Получил книги Тихонова[13]. Прошу вас: передайте ему мой искреннейший привет и мое восхищение: очень хорошо, стройно растет этот, видимо, настоящий!
Получил и «Русь» Романова. Ужасное творится с руским языком! Этот Романов до войны писал довольно грамотно, а «Русь» его — безобразна по начертанию: «уже», «еще», «какой-нибудь», «пенечные веревки» — черт знает что! Отругаю.

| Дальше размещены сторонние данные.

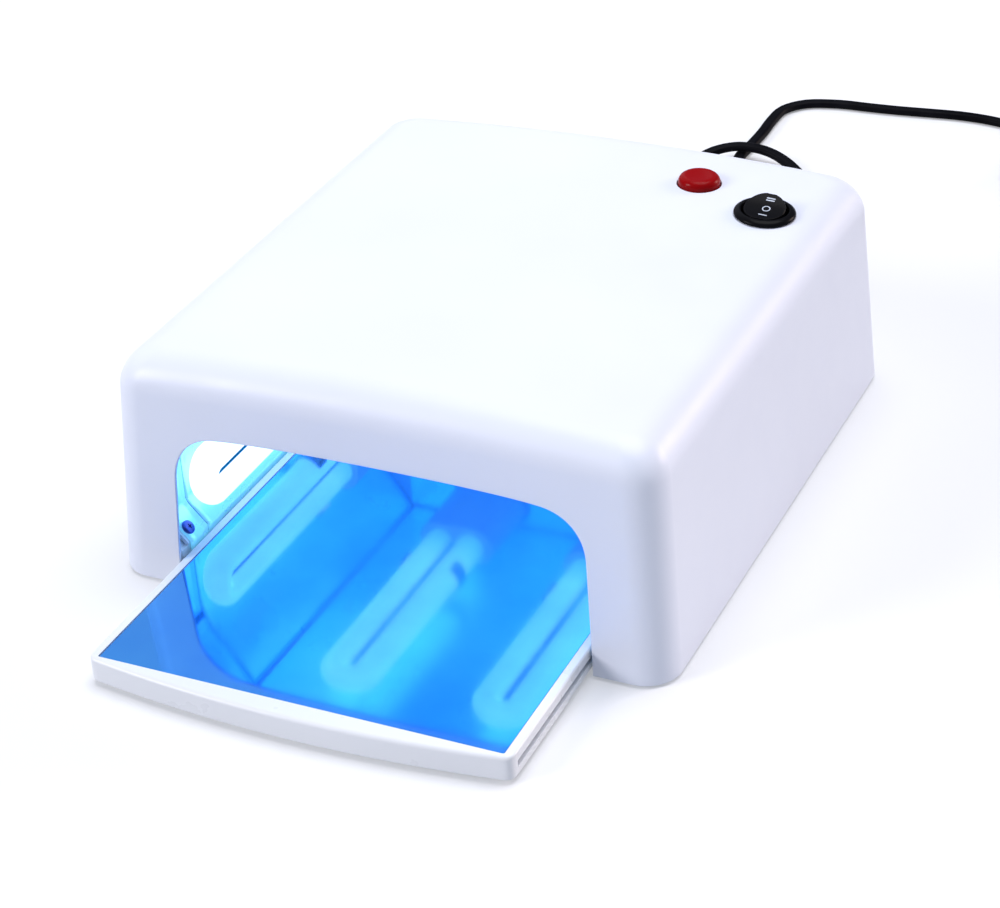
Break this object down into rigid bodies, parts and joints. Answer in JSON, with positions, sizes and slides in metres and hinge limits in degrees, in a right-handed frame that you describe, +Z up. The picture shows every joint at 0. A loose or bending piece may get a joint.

А вам — всего доброго. Пишите больше, каждый день пишите и так, «чтобы словам было тесно», чувству — «просторно».
Жму руку.
А. Пешков.
Слонимскому и др. — привет!
Ленинград, 19.II.1925
Литейный, 33, кв. 13
Дорогой, милый Алексей Максимович, — в третий раз принимаюсь написать вам, и опять не уверен, что найду нужные слова и — наконец — отправлю вам письмо. Вероятно, я дошел до жестокого внутреннего разлада, если не могу оформить своих чувств так, как хочу. Письма к вам, которые я должен был уничтожить, были полны жалоб на разнообразнейшие явления, в которых я сам виноват — по-видимому — больше, чем кто-нибудь другой. Но эти явления угнетают меня, я не в силах освободиться от них и против воли говорю только о том, что заполнило меня до последнего предела. Что бы ни делал я сейчас, — мысли кружатся вокруг представления, неожиданно поразившего меня и отнявшего у меня ничтожную долю спокойствия, которой я обладал. Жалко говорить обо всем этом, потому что это может показаться преувеличенным; скучно — потому что это «обыкновенная история». Но я обречен на жалобы, мне необходимо выкричаться, во мне не осталось ни одной покойной клеточки, я ложусь спать и просыпаюсь с сознанием, что и сегодня я буду отдавать свои силы не тому делу, без которого не могу жить, а нелепым пустякам, заслонившим собою все, решительно все! Если это и «обыкновенная история», то форма ее представляет собою какую-то редкость, почти клинический случай! Я скован по рукам и ногам крепким кольцом, образовавшимся из мельчайших, иной раз — вовсе незаметных для глаза отношений. Вот уже седьмой год я служу, чиновничаю, верчусь, как щепка, в потоке повседневных мелочей. Мне некогда остаться наедине с собою, я вечно на людях, которые давно изучены: до крупицы, исчерпаны до дна. Я буквально завален негодными рукописями, число которых, с тех пор как вы уехали, возросло в России до астрономических величин. Утром и вечером я их читаю, читаю... Днем я говорю о них с их авторами. Временами я не отличаю хорошего от плохого. Я чувствую, вижу, как эта работа портит мой язык, как я тупею от усилий вникнуть в белиберду, притекающую на мой стол, как мусор в половодье. Я понимаю, что нельзя рассчитывать, чтобы писательский труд был признан годной для этой цели валютой! Но ведь еще год-два такой расплаты за право заниматься литературным трудом — и я вполне созрею для нервной клиники!